Une monarchie parlementaire
Les voix s’élèvent pour réclamer une référence explicite à la monarchie parlementaire, une des revendications principales du 20 février. « Le roi a parlé d’un pouvoir exécutif, et non pas de la totalité du pouvoir exécutif aux mains du Premier ministre », s’inquiète le militant gauchiste Mohamed Laouini.
« Une monarchie parlementaire signifie que le roi règne mais ne gouverne pas, que les garanties d’une séparation entre le pouvoir politique et économique sont posées, que le Conseil des ministres est présidé par le Premier ministre… », indique Khlifi.
Autre cheval de bataille des militants, l’article 19 de la Constitution qui octroie de très larges prérogatives au monarque et dont ils réclament l’abolition pure et simple.

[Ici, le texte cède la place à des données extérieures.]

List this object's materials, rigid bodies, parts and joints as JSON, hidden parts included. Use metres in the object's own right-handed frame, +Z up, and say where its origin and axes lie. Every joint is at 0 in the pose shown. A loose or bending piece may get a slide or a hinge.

La réforme des médias publics
Le 13 mars, les « vingfévrieristes » ont réservé un mauvais accueil au journaliste de 2M, qu’ils bousculent à la sortie du PSU. « Vous travestissez les faits, vous devriez avoir honte », crie Aboubakr, un militant. Cet incident est révélateur d’une revendication revenue avec insistance au lendemain du 20 février : la réforme des médias publics.
Une cause que défend également le Syndicat national de la presse marocaine (SNPM). « Nous le réclamons depuis les années 1990 mais ça n’a été satisfait qu’en partie, avec l’amélioration des conditions financières des journalistes. Le volet politique n’a pas été touché », nous explique Younès Moujahid, secrétaire général du SNPM.
Et la liste est encore longue…
La liste des revendications est encore longue : l’Amazigh en tant que langue officielle ; le départ des figures de proue du Makhzen ; la dissolution du Parlement et le renvoi du gouvernement ; la lutte contre la cherté de la vie et la corruption, l’emploi des diplômés chômeurs.